We also visited the Ammagi Group, again a family business, who crop a similar area but have diversified to own the rail, ports, barges and loading facilities using the Amazon River to the north to transport their product to the world. The family immigrated from the south of the country in the 1960 with 3 head of cattle, a truck, one tractor and planter. They have a cattle herd of 120,000 head that graze improved pastures between cropping rotations. There are some truly amazing success stories, but amongst all this incredible growth and expansion, Brazil has a problem.

The problem is its image to the rest of the world.

The perception of Brazil clearing land for this expansion has led to lots of recent press about deforestation.
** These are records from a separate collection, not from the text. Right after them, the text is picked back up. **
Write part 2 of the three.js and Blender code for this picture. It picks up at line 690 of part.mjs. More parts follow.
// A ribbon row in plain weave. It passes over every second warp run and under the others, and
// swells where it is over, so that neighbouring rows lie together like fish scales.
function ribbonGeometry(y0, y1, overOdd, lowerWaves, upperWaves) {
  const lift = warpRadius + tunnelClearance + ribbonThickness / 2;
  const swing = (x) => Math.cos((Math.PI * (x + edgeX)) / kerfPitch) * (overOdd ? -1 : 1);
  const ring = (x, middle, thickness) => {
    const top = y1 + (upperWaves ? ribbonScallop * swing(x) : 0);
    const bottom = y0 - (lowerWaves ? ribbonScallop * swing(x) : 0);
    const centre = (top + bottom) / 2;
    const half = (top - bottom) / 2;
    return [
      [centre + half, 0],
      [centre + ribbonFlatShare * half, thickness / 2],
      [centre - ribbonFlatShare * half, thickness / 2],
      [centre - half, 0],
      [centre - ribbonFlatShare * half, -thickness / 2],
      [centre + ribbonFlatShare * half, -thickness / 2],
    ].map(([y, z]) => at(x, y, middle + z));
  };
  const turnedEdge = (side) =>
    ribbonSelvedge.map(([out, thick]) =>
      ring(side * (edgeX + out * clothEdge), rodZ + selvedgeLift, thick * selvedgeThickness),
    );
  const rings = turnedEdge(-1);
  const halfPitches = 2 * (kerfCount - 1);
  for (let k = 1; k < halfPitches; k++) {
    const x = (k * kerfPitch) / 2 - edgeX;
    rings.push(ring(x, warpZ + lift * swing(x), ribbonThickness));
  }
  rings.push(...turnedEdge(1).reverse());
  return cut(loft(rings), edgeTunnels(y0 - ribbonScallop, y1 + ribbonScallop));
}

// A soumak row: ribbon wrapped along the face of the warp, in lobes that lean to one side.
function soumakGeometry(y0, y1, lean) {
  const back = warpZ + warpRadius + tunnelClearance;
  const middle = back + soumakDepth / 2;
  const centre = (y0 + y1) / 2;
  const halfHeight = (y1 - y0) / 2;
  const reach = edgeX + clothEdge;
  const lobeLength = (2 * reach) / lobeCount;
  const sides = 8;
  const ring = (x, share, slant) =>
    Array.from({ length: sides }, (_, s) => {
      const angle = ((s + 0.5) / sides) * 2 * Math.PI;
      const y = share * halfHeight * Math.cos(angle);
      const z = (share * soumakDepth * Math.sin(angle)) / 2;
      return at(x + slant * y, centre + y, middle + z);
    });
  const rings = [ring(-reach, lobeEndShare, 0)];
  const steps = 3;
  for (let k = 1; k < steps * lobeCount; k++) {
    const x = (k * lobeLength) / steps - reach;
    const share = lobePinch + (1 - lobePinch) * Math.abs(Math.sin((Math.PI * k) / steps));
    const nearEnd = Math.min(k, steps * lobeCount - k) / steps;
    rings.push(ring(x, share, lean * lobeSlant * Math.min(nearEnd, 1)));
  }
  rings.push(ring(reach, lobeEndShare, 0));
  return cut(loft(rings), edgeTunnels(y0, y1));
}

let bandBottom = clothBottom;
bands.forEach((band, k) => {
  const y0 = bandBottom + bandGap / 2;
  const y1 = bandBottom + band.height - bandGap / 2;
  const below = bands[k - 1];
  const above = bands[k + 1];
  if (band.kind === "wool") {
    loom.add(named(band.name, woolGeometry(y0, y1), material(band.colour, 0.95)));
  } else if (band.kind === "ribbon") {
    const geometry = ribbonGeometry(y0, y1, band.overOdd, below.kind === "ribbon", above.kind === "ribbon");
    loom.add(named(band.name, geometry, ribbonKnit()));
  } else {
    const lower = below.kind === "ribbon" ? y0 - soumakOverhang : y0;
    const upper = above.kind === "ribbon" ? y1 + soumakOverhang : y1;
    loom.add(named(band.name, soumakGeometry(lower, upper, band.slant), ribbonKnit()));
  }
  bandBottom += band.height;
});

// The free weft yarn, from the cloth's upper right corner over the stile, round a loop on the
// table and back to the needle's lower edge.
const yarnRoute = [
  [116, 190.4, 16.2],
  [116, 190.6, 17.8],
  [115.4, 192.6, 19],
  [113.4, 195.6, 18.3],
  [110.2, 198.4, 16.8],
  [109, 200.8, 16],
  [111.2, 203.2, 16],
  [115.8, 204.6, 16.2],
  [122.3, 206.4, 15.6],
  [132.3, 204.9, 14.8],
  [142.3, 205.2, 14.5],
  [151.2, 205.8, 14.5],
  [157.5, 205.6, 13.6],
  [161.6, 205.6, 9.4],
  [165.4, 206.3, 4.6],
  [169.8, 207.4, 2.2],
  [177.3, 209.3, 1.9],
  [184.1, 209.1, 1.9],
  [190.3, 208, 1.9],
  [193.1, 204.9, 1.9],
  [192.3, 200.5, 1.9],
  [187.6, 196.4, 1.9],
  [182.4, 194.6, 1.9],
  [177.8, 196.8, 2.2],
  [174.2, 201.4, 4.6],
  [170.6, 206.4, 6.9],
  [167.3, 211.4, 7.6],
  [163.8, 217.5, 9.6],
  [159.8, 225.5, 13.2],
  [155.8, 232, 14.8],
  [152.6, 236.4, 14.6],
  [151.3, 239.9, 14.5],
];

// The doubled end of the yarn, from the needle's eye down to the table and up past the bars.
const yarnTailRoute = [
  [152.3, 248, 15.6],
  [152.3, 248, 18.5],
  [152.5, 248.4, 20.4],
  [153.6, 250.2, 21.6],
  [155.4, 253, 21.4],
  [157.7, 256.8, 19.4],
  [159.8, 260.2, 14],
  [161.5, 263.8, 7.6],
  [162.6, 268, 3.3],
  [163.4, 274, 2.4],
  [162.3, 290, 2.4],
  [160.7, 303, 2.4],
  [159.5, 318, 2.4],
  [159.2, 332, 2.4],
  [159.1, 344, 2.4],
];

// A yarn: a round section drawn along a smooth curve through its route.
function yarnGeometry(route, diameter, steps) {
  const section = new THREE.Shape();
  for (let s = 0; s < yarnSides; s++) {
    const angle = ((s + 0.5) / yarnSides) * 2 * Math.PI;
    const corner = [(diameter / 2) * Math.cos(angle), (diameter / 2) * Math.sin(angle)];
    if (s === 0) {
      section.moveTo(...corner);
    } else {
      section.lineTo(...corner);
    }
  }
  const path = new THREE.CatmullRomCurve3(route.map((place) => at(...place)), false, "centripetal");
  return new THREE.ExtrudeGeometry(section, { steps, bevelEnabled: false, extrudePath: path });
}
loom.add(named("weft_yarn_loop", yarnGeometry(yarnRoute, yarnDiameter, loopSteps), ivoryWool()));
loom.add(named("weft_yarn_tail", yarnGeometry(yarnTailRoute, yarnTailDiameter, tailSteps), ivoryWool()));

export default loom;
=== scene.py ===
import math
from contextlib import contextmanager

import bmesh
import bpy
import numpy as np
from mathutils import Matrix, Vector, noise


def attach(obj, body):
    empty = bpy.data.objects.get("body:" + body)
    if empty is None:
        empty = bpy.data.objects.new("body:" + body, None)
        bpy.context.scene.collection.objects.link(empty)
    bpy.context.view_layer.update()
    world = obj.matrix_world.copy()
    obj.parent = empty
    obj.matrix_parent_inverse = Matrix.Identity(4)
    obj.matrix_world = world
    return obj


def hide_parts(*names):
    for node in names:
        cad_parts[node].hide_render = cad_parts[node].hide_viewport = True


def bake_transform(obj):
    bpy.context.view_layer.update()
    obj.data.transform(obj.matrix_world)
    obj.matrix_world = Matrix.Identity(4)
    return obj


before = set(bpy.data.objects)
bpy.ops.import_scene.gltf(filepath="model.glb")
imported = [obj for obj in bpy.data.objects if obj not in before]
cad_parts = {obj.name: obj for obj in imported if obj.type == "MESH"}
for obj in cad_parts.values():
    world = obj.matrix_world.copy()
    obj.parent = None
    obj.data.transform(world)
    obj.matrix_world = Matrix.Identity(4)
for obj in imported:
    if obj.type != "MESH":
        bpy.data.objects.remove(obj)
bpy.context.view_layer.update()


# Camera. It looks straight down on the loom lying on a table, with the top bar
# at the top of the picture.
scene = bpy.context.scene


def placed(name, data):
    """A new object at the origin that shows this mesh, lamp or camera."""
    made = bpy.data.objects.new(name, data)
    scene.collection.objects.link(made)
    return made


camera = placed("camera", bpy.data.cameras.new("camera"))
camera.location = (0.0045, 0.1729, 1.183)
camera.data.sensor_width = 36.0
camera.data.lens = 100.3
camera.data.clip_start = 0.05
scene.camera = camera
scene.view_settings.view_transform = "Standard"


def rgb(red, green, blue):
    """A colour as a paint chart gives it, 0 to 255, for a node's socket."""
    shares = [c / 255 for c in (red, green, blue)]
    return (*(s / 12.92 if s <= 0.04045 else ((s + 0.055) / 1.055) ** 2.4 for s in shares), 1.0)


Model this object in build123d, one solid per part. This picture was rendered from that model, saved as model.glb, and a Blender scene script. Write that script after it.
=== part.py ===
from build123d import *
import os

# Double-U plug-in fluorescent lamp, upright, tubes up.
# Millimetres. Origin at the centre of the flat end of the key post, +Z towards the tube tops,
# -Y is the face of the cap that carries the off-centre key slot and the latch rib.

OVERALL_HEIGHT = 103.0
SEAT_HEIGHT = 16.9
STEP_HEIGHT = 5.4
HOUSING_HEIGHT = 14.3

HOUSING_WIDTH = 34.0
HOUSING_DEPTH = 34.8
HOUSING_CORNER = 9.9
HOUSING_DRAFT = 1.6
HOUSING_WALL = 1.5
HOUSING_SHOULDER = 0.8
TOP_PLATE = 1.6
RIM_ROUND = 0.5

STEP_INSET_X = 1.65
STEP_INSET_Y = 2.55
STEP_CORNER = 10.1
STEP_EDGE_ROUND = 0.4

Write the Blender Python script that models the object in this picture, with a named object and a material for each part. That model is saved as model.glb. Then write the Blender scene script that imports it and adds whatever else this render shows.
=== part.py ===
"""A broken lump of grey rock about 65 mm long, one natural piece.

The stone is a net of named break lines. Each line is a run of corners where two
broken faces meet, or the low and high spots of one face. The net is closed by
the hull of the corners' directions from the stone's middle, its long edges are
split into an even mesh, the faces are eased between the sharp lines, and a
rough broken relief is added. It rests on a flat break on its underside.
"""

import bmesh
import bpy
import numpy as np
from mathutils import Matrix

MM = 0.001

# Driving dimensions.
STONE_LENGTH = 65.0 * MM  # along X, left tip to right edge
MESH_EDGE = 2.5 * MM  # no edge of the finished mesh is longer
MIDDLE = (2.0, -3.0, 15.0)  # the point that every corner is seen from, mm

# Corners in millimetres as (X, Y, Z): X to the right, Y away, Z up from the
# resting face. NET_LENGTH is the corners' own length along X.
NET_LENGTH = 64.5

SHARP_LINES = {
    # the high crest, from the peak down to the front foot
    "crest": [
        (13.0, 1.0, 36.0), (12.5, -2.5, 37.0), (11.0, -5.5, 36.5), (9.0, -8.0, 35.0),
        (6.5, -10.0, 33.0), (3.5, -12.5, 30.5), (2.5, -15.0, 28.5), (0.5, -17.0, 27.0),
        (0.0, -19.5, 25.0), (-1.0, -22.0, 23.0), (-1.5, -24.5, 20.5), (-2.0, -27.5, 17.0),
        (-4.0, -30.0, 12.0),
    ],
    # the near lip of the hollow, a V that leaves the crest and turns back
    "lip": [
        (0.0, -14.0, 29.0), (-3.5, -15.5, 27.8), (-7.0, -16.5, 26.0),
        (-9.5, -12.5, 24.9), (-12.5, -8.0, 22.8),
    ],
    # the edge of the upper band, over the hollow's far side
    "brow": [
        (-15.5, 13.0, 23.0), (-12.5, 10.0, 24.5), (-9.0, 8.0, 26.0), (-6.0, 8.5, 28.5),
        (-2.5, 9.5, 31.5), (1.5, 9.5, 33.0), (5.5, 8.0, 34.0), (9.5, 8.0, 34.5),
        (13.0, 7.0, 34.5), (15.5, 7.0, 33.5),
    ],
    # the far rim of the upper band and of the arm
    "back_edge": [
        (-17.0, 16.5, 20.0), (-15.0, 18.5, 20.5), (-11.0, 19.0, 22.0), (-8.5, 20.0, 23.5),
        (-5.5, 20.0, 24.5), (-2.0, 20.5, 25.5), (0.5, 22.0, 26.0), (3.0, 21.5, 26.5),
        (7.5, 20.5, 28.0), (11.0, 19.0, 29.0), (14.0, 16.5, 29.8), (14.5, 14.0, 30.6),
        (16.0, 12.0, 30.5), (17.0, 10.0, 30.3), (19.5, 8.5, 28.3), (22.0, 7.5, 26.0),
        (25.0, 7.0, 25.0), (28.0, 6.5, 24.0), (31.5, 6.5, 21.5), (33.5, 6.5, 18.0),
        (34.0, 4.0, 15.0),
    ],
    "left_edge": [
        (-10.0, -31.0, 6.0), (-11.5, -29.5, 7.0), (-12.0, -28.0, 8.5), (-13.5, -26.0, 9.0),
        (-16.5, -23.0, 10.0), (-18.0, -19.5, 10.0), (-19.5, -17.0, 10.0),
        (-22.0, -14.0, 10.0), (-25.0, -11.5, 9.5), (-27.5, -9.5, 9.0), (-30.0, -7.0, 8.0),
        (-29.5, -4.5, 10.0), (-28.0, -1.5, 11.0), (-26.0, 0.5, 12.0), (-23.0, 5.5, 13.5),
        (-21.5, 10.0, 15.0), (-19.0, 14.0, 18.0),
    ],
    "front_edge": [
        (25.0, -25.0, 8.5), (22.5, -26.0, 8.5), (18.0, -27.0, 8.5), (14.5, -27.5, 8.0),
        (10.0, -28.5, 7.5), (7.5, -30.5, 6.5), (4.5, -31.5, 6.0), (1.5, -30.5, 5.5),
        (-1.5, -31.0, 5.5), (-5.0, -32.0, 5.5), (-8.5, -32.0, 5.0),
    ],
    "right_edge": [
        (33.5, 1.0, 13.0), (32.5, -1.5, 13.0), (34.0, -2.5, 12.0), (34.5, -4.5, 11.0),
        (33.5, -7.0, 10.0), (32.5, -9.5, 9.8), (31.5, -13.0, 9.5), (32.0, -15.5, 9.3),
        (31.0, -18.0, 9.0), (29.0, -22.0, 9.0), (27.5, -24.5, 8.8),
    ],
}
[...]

This has in turn led to large worldwide companies becoming uncomfortable about products purchased from areas where there is perceived to be too much deforestation. The group spent a lot of time hearing about the steps being taken to stop this legally and the requirement of farmers to set aside land for forest: 20% in the south, 40% in the middle, 80% in the north.

They are moving in the right direction and making some great advances, but they are not selling their story well enough and at present perception is the reality for the consumer. I can see a point coming and I think it already exists to some extent, where Brazils products will be shunned or discounted for this perception.

This leads me to the beef industry. I have heard since I left school in 1990 that the beef industry in Australia is about to be decimated by cheap Brazilian exports flooding our markets. This has never materialised. The main reason for this is that Brazil has animal health issues around Foot and Mouth disease and Mad Cow disease (Australia does not have these problems, nor any other major animal health issues) combined with economic problems. Strangely enough I am still hearing about this threat today, but I think it is highly unlikely.

Yes, they will continue to apply pressure to low value markets, but they will battle to make big inroads to our high value markets. This is solely due to food security and safety concerns about their product. Our main markets have the perception that Australia has a significantly higher standard and reputation around these issues and Meat and Livestock Australia has done a fantastic job of leveraging this advantage into our trading partners in Asia and South East Asia.

This great hard-won advantage would disappear overnight if any of these problems reach our shores. Brazil has a cattle herd of 220,000,000 cattle, they slaughter 40,000,000 cattle per annum, nearly twice Australia’s total cattle herd of 23,000,000.

They are a huge threat if we are playing on a level playing field. Thankfully we are not, but we must be vigilant to protect this through sustained biosecurity measures for our country.

It is our natural advantage and we need to fight like hell to keep it.

The African Swine Fever being just off our shores to our north is a prime example of the threat that lurks if we are not alert.

Maintaining our country’s reputation for clean, safe food underpins our prosperity now and will do into the future. If we can do this, hopefully our kids will still be hearing about the Brazilian threat when they leave school.

 Drone technology for identifying weeds in a crop.

 Cattle running on improved pasture – 5 head to the hectare!

 Soybeans under centre pivots, with a Brazilian family of Dutch descent. 

 This is our farmer group on a family farm that grows 20,000 ha of sugar in Central Brazil.